Set task ->
Each line containing the word "joints" must be reported.

**** Data ****

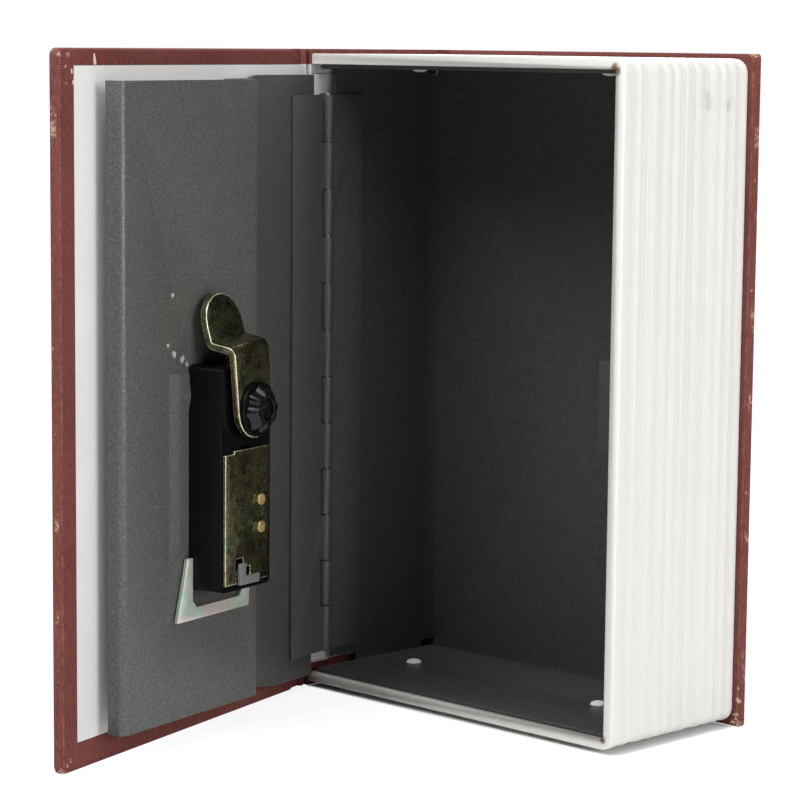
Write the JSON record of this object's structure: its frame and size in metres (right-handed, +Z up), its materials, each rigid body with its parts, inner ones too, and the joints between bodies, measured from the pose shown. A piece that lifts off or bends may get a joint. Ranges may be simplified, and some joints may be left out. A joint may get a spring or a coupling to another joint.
{
  "type": "book diversion safe",
  "caption": "Steel safe with a combination cam lock on its hinged door, inside a hollow cloth-bound book with a waved page block.",
  "frame": {"origin": "middle of the bounding box of the open book at the surface it stands on", "axes": "+Z up along the spine, +X from the spine to the fore-edge of the page block, +Y from the open front to the back cover"},
  "size_m": [0.1194, 0.1682, 0.18],
  "materials": {
    "bookcloth": "fine-grained burgundy bookcloth, pale where it is rubbed",
    "board": "grey binder's board",
    "endpaper": "smooth off-white paper",
    "white_plastic": "satin white moulding",
    "painted_steel": "charcoal powder coat",
    "bare_steel": "plain",
    "black_plastic": "glossy black",
    "yellow_zinc": "yellow chromate zinc plate",
    "brass": "plain",
    "grey_plastic": "pale grey moulding"
  },
  "bodies": {
    "book": {"back_cover_board": "board", "back_cover_cloth": "bookcloth", "back_endpaper": "endpaper", "spine_board": "board", "spine_cloth": "bookcloth", "spine_liner": "endpaper", "page_block_frame": "white_plastic", "steel_box": "painted_steel", "strike_tab": "painted_steel", "frame_peg_1": "white_plastic", "frame_peg_2": "white_plastic", "frame_peg_3": "white_plastic", "frame_peg_4": "white_plastic", "hinge_box_leaf": "painted_steel", "hinge_pin": "bare_steel"},
    "cover_joint": {"front_joint_cloth": "bookcloth"},
    "front_cover": {"front_cover_board": "board", "front_cover_cloth": "bookcloth", "front_endpaper": "endpaper"},
    "door": {"hinge_door_leaf": "painted_steel", "door_panel": "painted_steel", "lock_body": "black_plastic", "lock_backplate": "yellow_zinc", "backplate_rivet_1": "brass", "backplate_rivet_2": "brass", "lock_retaining_clip": "yellow_zinc", "dial_axle": "bare_steel", "locking_bar": "bare_steel", "detent_spring": "bare_steel"},
    "cam": {"cam_spindle": "bare_steel", "thumb_knob": "black_plastic", "cam_lever": "yellow_zinc", "cam_washer": "black_plastic", "cam_nut": "black_plastic"},
    "lower_dial": {"dial_1": "black_plastic", "code_sleeve_1": "brass"},
    "middle_dial": {"dial_2": "black_plastic", "code_sleeve_2": "brass"},
    "upper_dial": {"dial_3": "black_plastic", "code_sleeve_3": "brass"},
    "reset": {"reset_lever": "grey_plastic"}
  },
  "joints": [
    {"name": "door_hinge", "type": "hinge", "parent": "book", "child": "door", "pos_m": [-0.0521, 0.03358, 0.0895], "axis": [0, 0, 1], "range_deg": [0, 77.6]},
    {"name": "cover_follow", "type": "hinge", "parent": "book", "child": "cover_joint", "pos_m": [-0.0585, 0.02958, 0.09], "axis": [0, 0, 1], "range_deg": [0, 73.7]},
    {"name": "cover_hinge", "type": "hinge", "parent": "cover_joint", "child": "front_cover", "pos_m": [-0.0585, 0.02958, 0.09], "axis": [0, 0, -1], "range_deg": [0, 105]},
    {"name": "cam_turn", "type": "hinge", "parent": "door", "child": "cam", "pos_m": [-0.03776, -0.03166, 0.0884], "axis": [0.9767, 0.2147, 0], "range_deg": [-6.5, 83.5]},
    {"name": "lower_dial_turn", "type": "hinge", "parent": "door", "child": "lower_dial", "pos_m": [-0.02682, -0.02925, 0.0512], "axis": [0, 0, 1], "continuous": true},
    {"name": "middle_dial_turn", "type": "hinge", "parent": "door", "child": "middle_dial", "pos_m": [-0.02682, -0.02925, 0.0607], "axis": [0, 0, 1], "continuous": true},
    {"name": "upper_dial_turn", "type": "hinge", "parent": "door", "child": "upper_dial", "pos_m": [-0.02682, -0.02925, 0.0702], "axis": [0, 0, 1], "continuous": true},
    {"name": "reset_slide", "type": "slide", "parent": "door", "child": "reset", "axis": [-0.2147, 0.9767, 0], "range_m": [0, 0.0032]}
  ],
  "couplings": [
    {"joint": "cover_follow", "follows": "door_hinge", "ratio": 0.94845}
  ]
}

****

Response ->
Write the JSON record of this object's structure: its frame and size in metres (right-handed, +Z up), its materials, each rigid body with its parts, inner ones too, and the joints between bodies, measured from the pose shown. A piece that lifts off or bends may get a joint. Ranges may be simplified, and some joints may be left out. A joint may get a spring or a coupling to another joint.
  "joints": [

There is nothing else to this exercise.